Today is beach day. Llandudno became famous in the late 19th century as a holiday spa town, and to this day its famous north shore beach is one of the finest in the UK, despite its pebbles. The sea is in easy reach from most hotels, cool but never freezing – the water makes for fine swimming and there is an offshore paddling pool for kids who love to play and splash. Enjoy the summer sunshine (not guaranteed!) and feast on as many ice creams as you can. Llandudno is also well known for its Punch and Judy puppet show, which has been run on the promenade by the Codman family for over 150 years. Take a stroll along Llandudno’s Victorian pier, stretching out 2’295 feet into the sea (the fifth-longest in the UK), where brass bands occasionally play during the summer months.
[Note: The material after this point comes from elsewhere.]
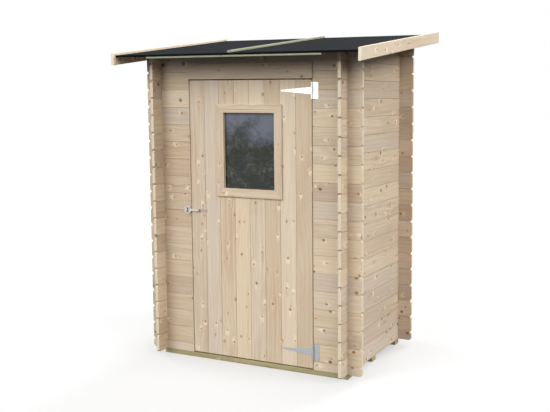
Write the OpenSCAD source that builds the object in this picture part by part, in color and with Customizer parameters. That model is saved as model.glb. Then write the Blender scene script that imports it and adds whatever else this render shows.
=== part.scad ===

Spend the evening relaxing on the promenade, or visit the beautiful nearby town of Conwy, taking notice of the impressive castle, three bridges, town walls and the smallest house in Great Britain.
Leave Llandudno. Driving times to Manchester and Liverpool are 1.5 hours, to Bangor 30 minutes, to Birmingham 2.5 hours and to London 4.5 hours. We hope you enjoyed your stay in Llandudno!